I hate to admit that I added to the Big Data hype when I blogged on my Top 3 Technologies to Tame the Big Data Beast. In that blog, I provided several key statistics to support why Big Data has become such a hot term in IT, albeit it really exploded since that time. My blog followers have asked me for two things if I did a follow-up blog on Big Data: 1) Provide them some means or tools to help them better understand their Big Data problem; and, 2) Provide more details on how "cloud" helps them solve Big Data problems, since I only provided two or three sentences in the first blog. Here is my attempt to address these two items, and help simplify the Big Data Nemesis.

The Five C's of Big Data

There are many "Five C's" tools available to help one better understand complex (and not-so-complex) domains in the world, including credit, diamonds (I see my wife was successful in officially having "Cost" removed as one of the C's), language learning, leadership, marketing, cinematography, and, of course, the five C's from the Arizona secretary of state. So, not to be outdone, here are my "Five C's of Big Data" to help simplify understanding a Big Data problem.

Capacity refers to the total amount of data that needs to be processed or searched. In Big Data environments, capacity is usually measured in 100s of terabytes, petabytes, and possibly even exabytes or (gasp!) zettabytes in the extreme Big Data environments (i.e., maybe a Google, etc.)

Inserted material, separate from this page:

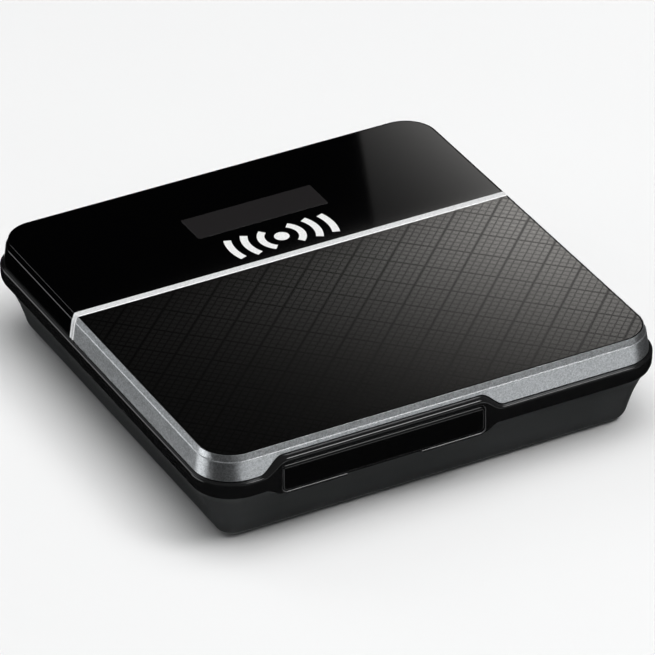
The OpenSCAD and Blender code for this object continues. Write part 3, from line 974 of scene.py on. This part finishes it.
def studio_world(patches, level):
    """Dark room with soft patches: (azimuth from +Y towards +X, half width, softness, in degrees),
    (lowest and highest Z of the direction, softness), brightness."""
    g = Graph("world_nodes")
    world = bpy.data.worlds.new("studio")
    bpy.context.scene.world = world
    world.use_nodes = True
    bpy.data.materials.remove(g.mat)
    g.nt = world.node_tree
    shade = g.nt.nodes["Background"]
    axes = g.axis(g.add("ShaderNodeTexCoord").outputs["Generated"])
    flat = g.math("ADD", g.math("MULTIPLY", axes[0], axes[0]), g.math("MULTIPLY", axes[1], axes[1]))
    flat = g.math("MAXIMUM", g.math("SQRT", flat), 0.001)
    total = None
    for (at, half, soft), (z0, z1, zs), power in patches:
        h = math.radians(at)
        dot_x = g.math("MULTIPLY", axes[0], math.sin(h))
        dot_y = g.math("MULTIPLY", axes[1], math.cos(h))
        dot = g.math("DIVIDE", g.math("ADD", dot_x, dot_y), flat)
        a0 = math.cos(math.radians(min(180, half + soft)))
        a1 = math.cos(math.radians(max(0, half - soft)))
        wide = g.fade(dot, a0, a1, 0, power)
        tall = g.math("MULTIPLY", g.fade(axes[2], z0 - zs, z0 + zs), g.fade(axes[2], z1 - zs, z1 + zs, 1, 0))
        part = g.math("MULTIPLY", wide, tall)
        total = part if total is None else g.math("ADD", total, part)
    g.put(shade.inputs[1], g.math("ADD", total, level))
    shade.inputs[0].default_value = (0.97, 0.99, 1.0, 1)


studio_world(
    [
        ((156, 29, 9), (-0.42, -0.24, 0.04), 1.95),  # in front, seen by the frame's side
        ((156, 60, 15), (-0.06, 0.25, 0.06), 0.04),  # in front, at eye level
        ((-64, 18, 5), (-0.45, 0.25, 0.06), 2.1),  # left, scattered by the frame's left side
        ((-18, 11, 3), (0.48, 0.80, 0.04), 1.9),  # behind, left and above, seen by the crest on the left
        ((8, 10, 3), (0.58, 0.74, 0.03), 0.30),  # behind and above, seen by the ledge on the left
        ((29, 14, 5), (-0.95, -0.25, 0.08), 0.80),  # behind and below, seen at grazing angles
        # A dim room all round, left out only where the lid would mirror it into the camera
        ((207.5, 140, 14), (0.08, 1.2, 0.05), 0.13),
        ((27.5, 40, 14), (0.10, 0.38, 0.03), 0.13),
        ((27.5, 40, 14), (0.68, 1.2, 0.03), 0.13),
    ],
    0.005,
)


def softbox(name, where, target, size, power, glossy=True):
    data = bpy.data.lights.new(name, "AREA")
    data.shape = "RECTANGLE"
    data.size, data.size_y = size
    data.energy = power
    ob = bpy.data.objects.new(name, data)
    bpy.context.scene.collection.objects.link(ob)
    ob.location = where
    ob.rotation_euler = (Vector(target) - Vector(where)).to_track_quat("-Z", "Y").to_euler()
    ob.visible_glossy = glossy
    return ob


softbox("key_top", (0.1, -0.1, 1.5), (0, 0, 0), (1.6, 1.6), 22, False)
softbox("edge_front", (0.57, -0.60, 1.18), (0, 0, 0), (0.5, 0.5), 6.5)
softbox("edge_left", (-0.74, 1.05, 0.55), (0, 0, 0), (0.35, 0.3), 0.7)


def reflected(x, y, reach):
    """Where the camera's mirror ray off the lid's top at (x, y) has got to after reach, in metres."""
    p = Vector((x, y, TOP))
    ray = (p - eye).normalized()
    ray.z = -ray.z
    return (p + ray * reach) * MM


CARD_REACH = 1700.0  # distance from the lid to the cards
UV_SPAN = 100.0  # millimetres across one unit of a card's UV map, which has its middle at 0.5


def lid_card(name, x_of, y_span, terms):
    """Card that the lid mirrors: its brightness is exp(a + bx + cx2 + (d + ex)y) where it shows at
    (x, y)."""
    a, b, c, d, e = terms
    g = Graph(name, "ShaderNodeEmission")
    uv = g.axis(g.coord.outputs["UV"])
    x = g.math("MULTIPLY", g.math("SUBTRACT", uv[0], 0.5), UV_SPAN)
    y = g.math("MULTIPLY", g.math("SUBTRACT", uv[1], 0.5), UV_SPAN)
    power = g.math("ADD", g.math("MULTIPLY", x, b), g.math("MULTIPLY", g.math("MULTIPLY", x, x), c))
    slope = g.math("ADD", g.math("MULTIPLY", x, e), d)
    power = g.math("ADD", g.math("ADD", power, a), g.math("MULTIPLY", y, slope))
    g.bsdf.inputs["Color"].default_value = (1.0, 0.985, 0.965, 1)
    g.put(g.bsdf.inputs["Strength"], g.math("EXPONENT", power))
    g.mat.cycles.emission_sampling = "NONE"
    # A dim far side, hardly lit: it lets fine detail of what mirrors the card outlive the denoiser
    far_side = g.add("ShaderNodeBsdfTranslucent")
    far_side.inputs["Color"].default_value = (0.10, 0.10, 0.10, 1)
    both = g.add("ShaderNodeAddShader")
    g.put(both.inputs[0], g.bsdf.outputs[0])
    g.put(both.inputs[1], far_side.outputs[0])
    g.put(g.nt.nodes["Material Output"].inputs[0], both.outputs[0])
    bm = bmesh.new()
    layer = bm.loops.layers.uv.new("UVMap")
    n = 12
    places = {}
    rows = []
    for j in range(n + 1):
        y = y_span[0] + (y_span[1] - y_span[0]) * j / n
        x0, x1 = x_of(y)
        row = []
        for i in range(n + 1):
            x = x0 + (x1 - x0) * i / n
            v = bm.verts.new(reflected(x, y, CARD_REACH))
            places[v] = (x / UV_SPAN + 0.5, y / UV_SPAN + 0.5)
            row.append(v)
        rows.append(row)
    for ra, rb in zip(rows, rows[1:]):
        for i in range(n):
            bm.faces.new((ra[i], ra[i + 1], rb[i + 1], rb[i]))
    for face in bm.faces:
        for loop in face.loops:
            loop[layer].uv = places[loop.vert]
    ob = finish_mesh(name, bm, g.mat, None)
    ob.visible_camera = False
    ob.visible_shadow = False


# The rear band mirrors a card with a straight slanting edge, and the panel a softer, wider one
lid_card(
    "card_band",
    lambda y: (15.10 + 0.4332 * (y - 10.13), 46.0),
    (9.4, 44.0),
    (-4.02, 0.105, 0.0, 0.0, 0.0),
)
lid_card(
    "card_panel",
    lambda y: (-48.0, 48.0),
    (-46.0, 9.3),
    (-1.16, 0.0655, -0.00043, 0.0440, -0.00060),
)
bpy.context.scene.view_settings.view_transform = "Standard"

Content refers to the size of individual content or data objects. Sometimes Big Data issues may be caused by a relatively small number of very large data objects. Some domains report individual data objects in excess of 100s of GBs... a few thousand of those, and you have a real Big Data problem.

Collection refers to the degree of disparity versus similarity of objects in a collection of sources. The more diverse the objects in a collection of sources, the more complex the processing environment needs to be to properly correlate data across the sources.

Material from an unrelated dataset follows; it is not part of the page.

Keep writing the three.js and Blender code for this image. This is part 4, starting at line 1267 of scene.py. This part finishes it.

Celerity is a bit of a stretch for a 'c-word,' but it refers to the rate at which data is updated and/or timeliness requirements of data. Performing near-real-time trending analysis of tweets is a different problem than batch-processing for entity disambiguation, and would demand a different framework.

Capability refers to the data exploitation requirements for a collection of data. Depending on what you are trying to get from the data often affects the framework needed.

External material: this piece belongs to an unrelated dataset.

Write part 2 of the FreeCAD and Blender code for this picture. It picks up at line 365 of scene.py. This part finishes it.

Unfortunately, five C's just isn't enough to capture everything, but it covers some of the more common decision criteria. As a bonus, here are four more C's for the price of five! Confidentiality refers to data security requirements. Not all Big Data repositories provide cell level security. Confidence refers to being able to track the confidence that automated analytics have made proper assertions. Consanguinity is a stretch in the use of the word, since it typically means blood relationship as in a family, but is used here to refer to pedigree and lineage of data sources. In some Big Data problems, it is essential to be able to track the lineage and pedigree of data across the enterprise; this significantly exacerbates a Big Data problem. Connectivity refers to the degree to which the data sources are available to be accessed. If the connectivity factor of a data source is low, meaning that it is likely to not always be available, then the Big Data framework must be able to handle this additional concern.

Big Data Versus the Data Cloud

There are several "use cases" or types of cloud deployments (I promise a future blog on this topic), but the data cloud is currently the most complex in terms of the number of software components and the decision criteria to analyze to determine what data cloud framework(s) to deploy. The following paragraphs will attempt to demystify what the data cloud is by providing examples of some of the leading frameworks available, and why these frameworks can provide a solution for Big Data problems. It is important to note that, unlike other types (i.e., utility and storage clouds, specifically) of clouds, data clouds are more often private or community clouds rather than public clouds.

Data clouds require analytics framework(s) to make sense of the mass information they hold. Analytics perform complicated algorithms for data source correlation, data efficacy, entity disambiguation, relationship identification, trends, etc. However, the framework often decides how that analytic performs its magic.

Apache Hadoop is an open-source software for reliable, scalable, and distributed computing. Its framework allows for the distributed processing of large data sets across clusters of computers using simple programming models. Hadoop is used to process petabytes of data by some of the best-known web companies, including Yahoo, LinkedIn, Facebook, Twitter, AOL, Adobe, and others. Hadoop is most often used for batch processing of large amounts of data, but offers streaming capabilities in the open source project as well as commercial offerings available that enhance those streaming capabilities.

Twitter's Big Data problems
were more than just allowing its users to track the whereabouts and happenings of Lady Gaga and Justin Bieber. It also provides Twitter Trends by user location, so users know what is HOT in their area in near real-time. Twitter acquired STORM in their 2011 BackType acquisition and now provides STORM as a free and open-source distributed real-time computation system, in addition to possibly powering its own Twitter Trends. Whereas, Hadoop is most often used for processing large, complex data sources in batch mode, STORM is most often used for analyzing smaller data streams in real-time.

Several data cloud repositories exist and each provides unique benefits; for sake of space on this blog, I cover three open source Big Data repositories available as open source. Apache Cassandra was created by Facebook and still used by companies like NetFlix. Cassandra is a key-value data repository that provides a rack-aware highly available service with no single point of failure. Apache HBase is an open-source, distributed, scalable column-oriented key-value store modeled after Google Bigtable. It provides data versioning and is capable of processing billions of rows X millions of columns. Apache Accumulo is an open-source, sorted, distributed key/value store with robust, scalable, high-performance data storage and retrieval system. One of its key differentiators is that it offers secure, labeled access at cell level. Accumulo was developed by a U.S. Intelligence Agency and has been the recent topic of Congressional inquiry on its use within the U.S. Intelligence Community.